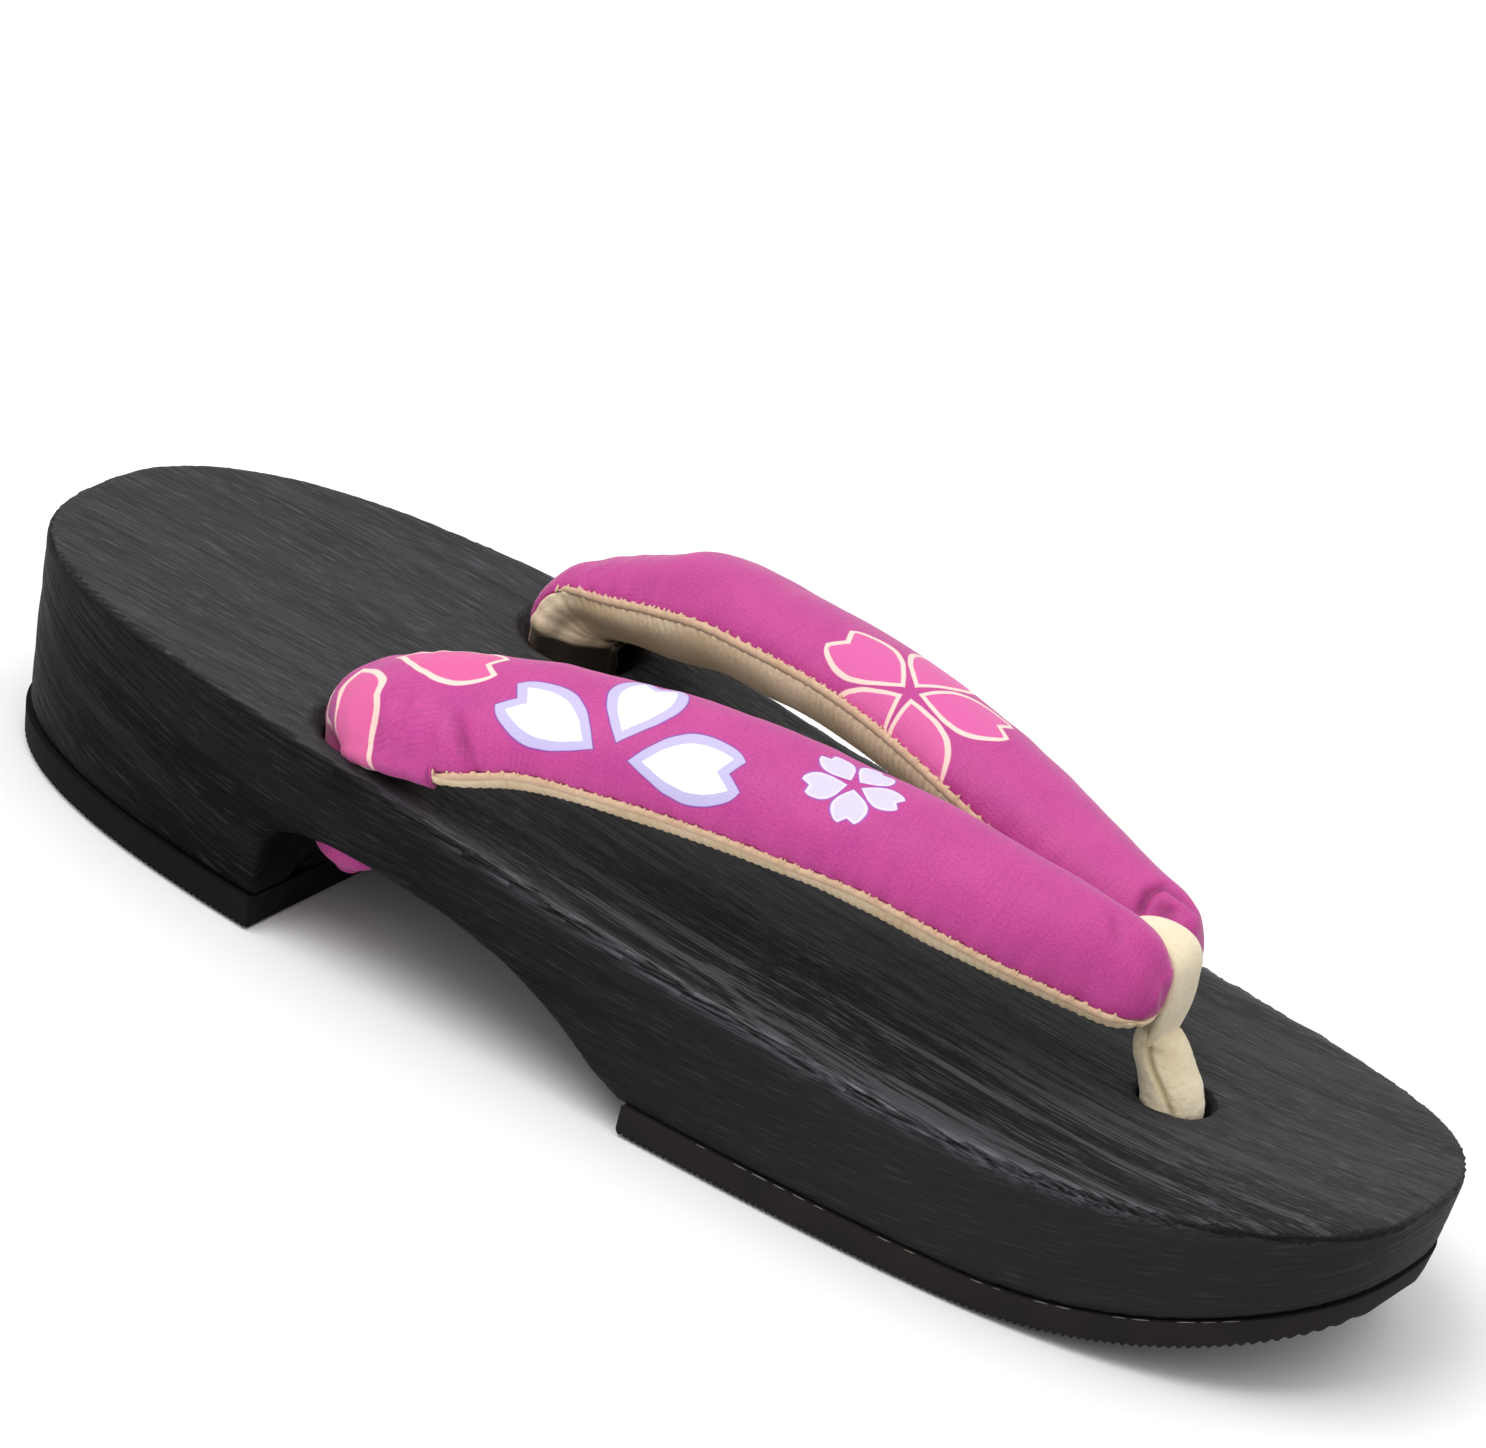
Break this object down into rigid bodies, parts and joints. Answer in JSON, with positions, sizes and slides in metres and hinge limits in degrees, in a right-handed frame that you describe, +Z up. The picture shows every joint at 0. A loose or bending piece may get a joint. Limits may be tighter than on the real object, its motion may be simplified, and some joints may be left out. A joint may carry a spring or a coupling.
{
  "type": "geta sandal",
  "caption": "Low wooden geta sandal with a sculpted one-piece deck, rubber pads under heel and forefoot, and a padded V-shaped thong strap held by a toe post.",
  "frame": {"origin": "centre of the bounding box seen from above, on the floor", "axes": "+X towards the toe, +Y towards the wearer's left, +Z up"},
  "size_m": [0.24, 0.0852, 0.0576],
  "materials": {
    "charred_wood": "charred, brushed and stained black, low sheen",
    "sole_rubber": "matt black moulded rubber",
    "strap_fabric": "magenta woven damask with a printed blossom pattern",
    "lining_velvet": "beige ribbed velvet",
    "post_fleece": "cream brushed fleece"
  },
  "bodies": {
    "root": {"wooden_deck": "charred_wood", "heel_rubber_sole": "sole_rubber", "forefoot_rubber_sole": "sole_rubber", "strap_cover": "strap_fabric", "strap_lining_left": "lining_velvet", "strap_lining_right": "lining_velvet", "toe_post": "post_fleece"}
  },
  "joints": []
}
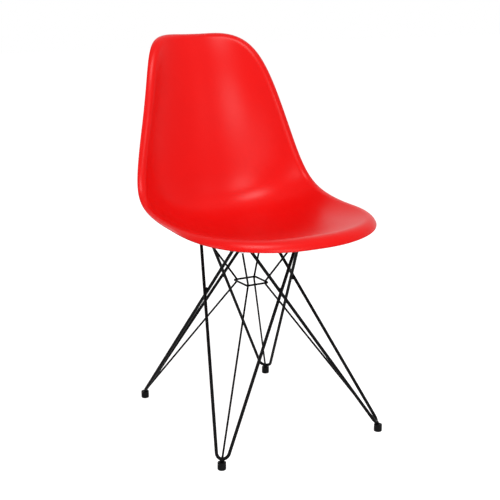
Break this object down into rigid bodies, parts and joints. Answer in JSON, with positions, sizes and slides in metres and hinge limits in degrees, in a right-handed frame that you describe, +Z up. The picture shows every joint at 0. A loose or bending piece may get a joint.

GIVEN EXERCISE =>
Your task is to repeat every line exactly.

EXERCISE ANSWER =>
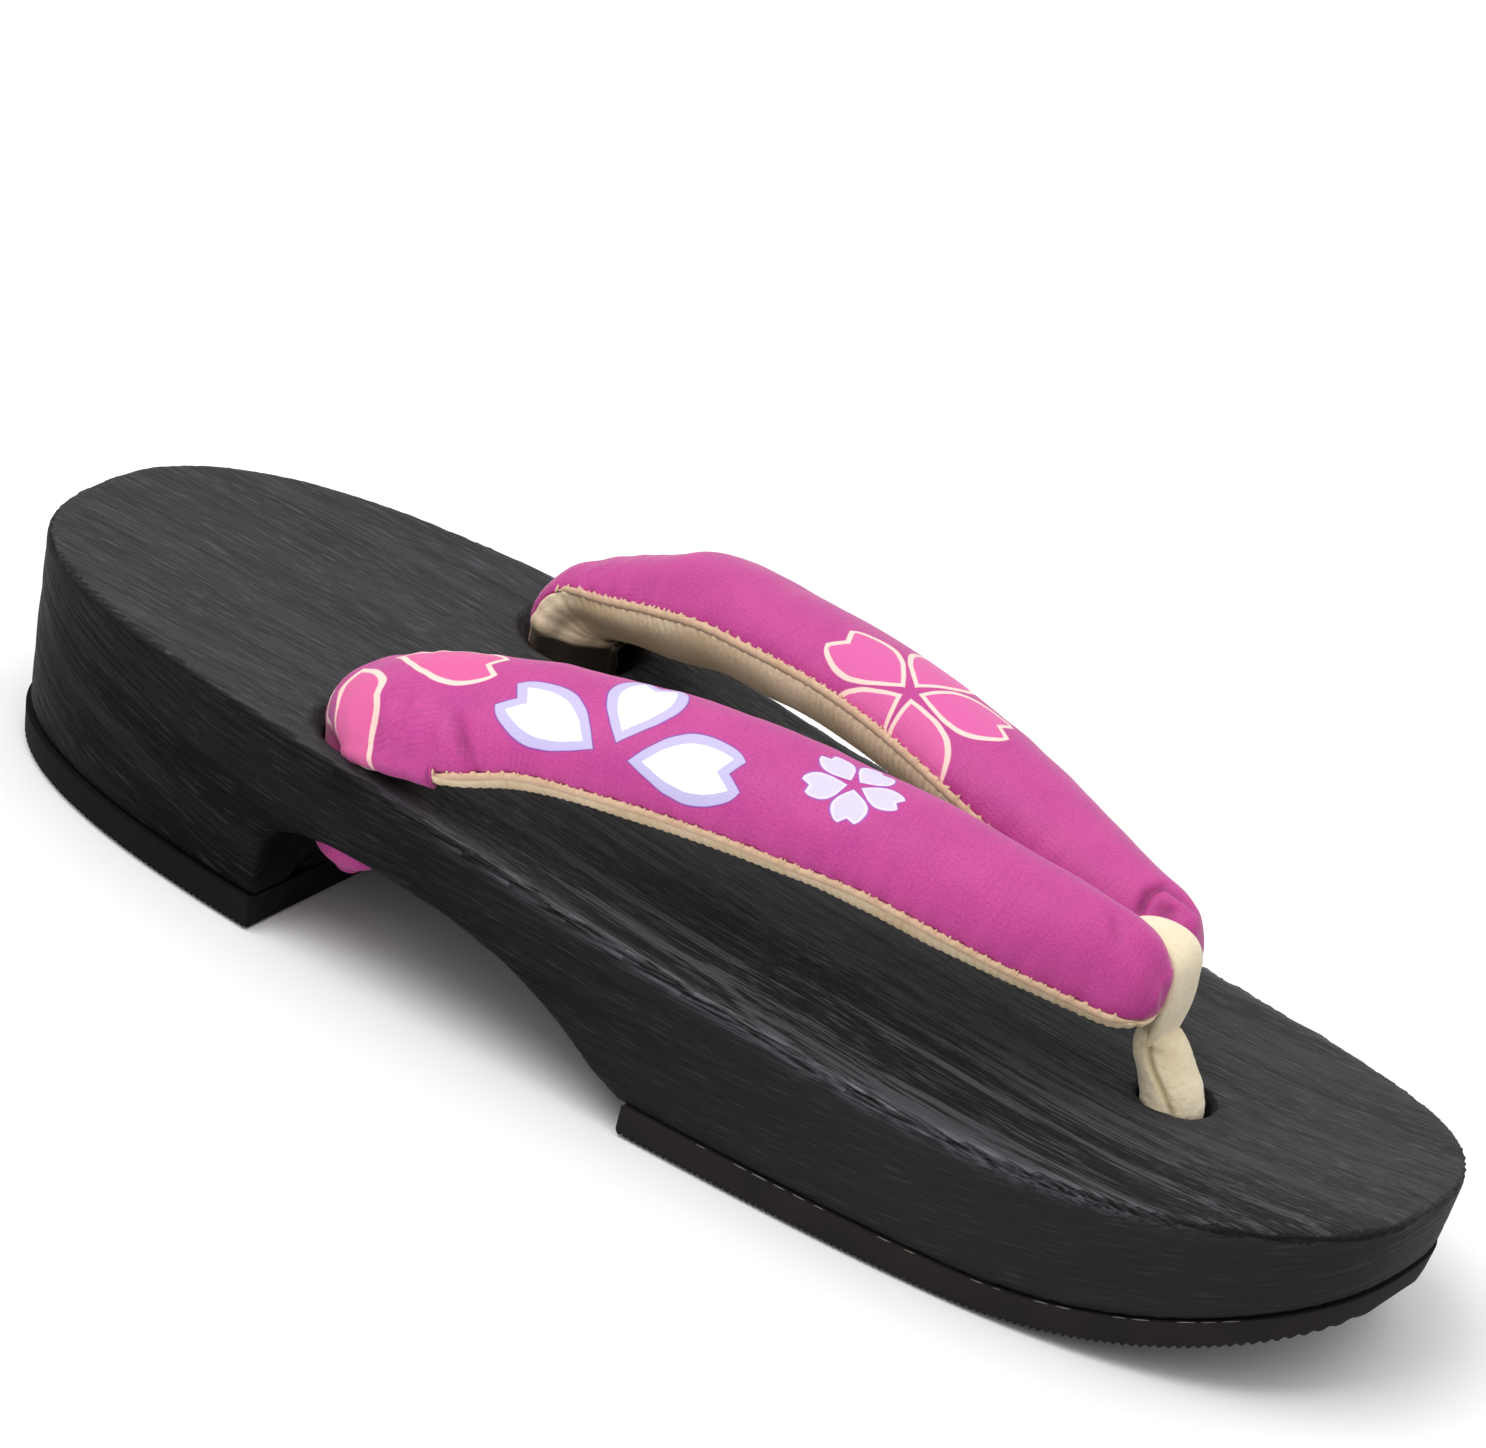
Break this object down into rigid bodies, parts and joints. Answer in JSON, with positions, sizes and slides in metres and hinge limits in degrees, in a right-handed frame that you describe, +Z up. The picture shows every joint at 0. A loose or bending piece may get a joint. Limits may be tighter than on the real object, its motion may be simplified, and some joints may be left out. A joint may carry a spring or a coupling.
{
  "type": "geta sandal",
  "caption": "Low wooden geta sandal with a sculpted one-piece deck, rubber pads under heel and forefoot, and a padded V-shaped thong strap held by a toe post.",
  "frame": {"origin": "centre of the bounding box seen from above, on the floor", "axes": "+X towards the toe, +Y towards the wearer's left, +Z up"},
  "size_m": [0.24, 0.0852, 0.0576],
  "materials": {
    "charred_wood": "charred, brushed and stained black, low sheen",
    "sole_rubber": "matt black moulded rubber",
    "strap_fabric": "magenta woven damask with a printed blossom pattern",
    "lining_velvet": "beige ribbed velvet",
    "post_fleece": "cream brushed fleece"
  },
  "bodies": {
    "root": {"wooden_deck": "charred_wood", "heel_rubber_sole": "sole_rubber", "forefoot_rubber_sole": "sole_rubber", "strap_cover": "strap_fabric", "strap_lining_left": "lining_velvet", "strap_lining_right": "lining_velvet", "toe_post": "post_fleece"}
  },
  "joints": []
}
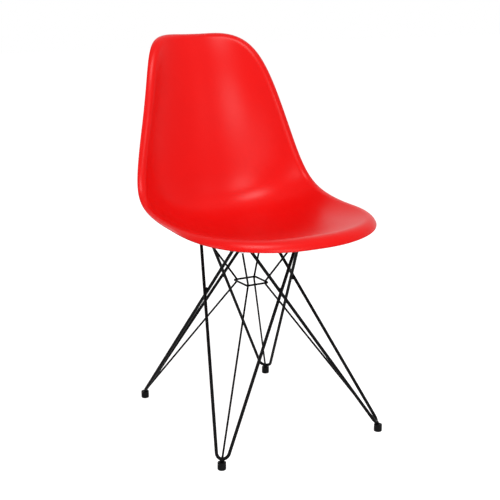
Break this object down into rigid bodies, parts and joints. Answer in JSON, with positions, sizes and slides in metres and hinge limits in degrees, in a right-handed frame that you describe, +Z up. The picture shows every joint at 0. A loose or bending piece may get a joint.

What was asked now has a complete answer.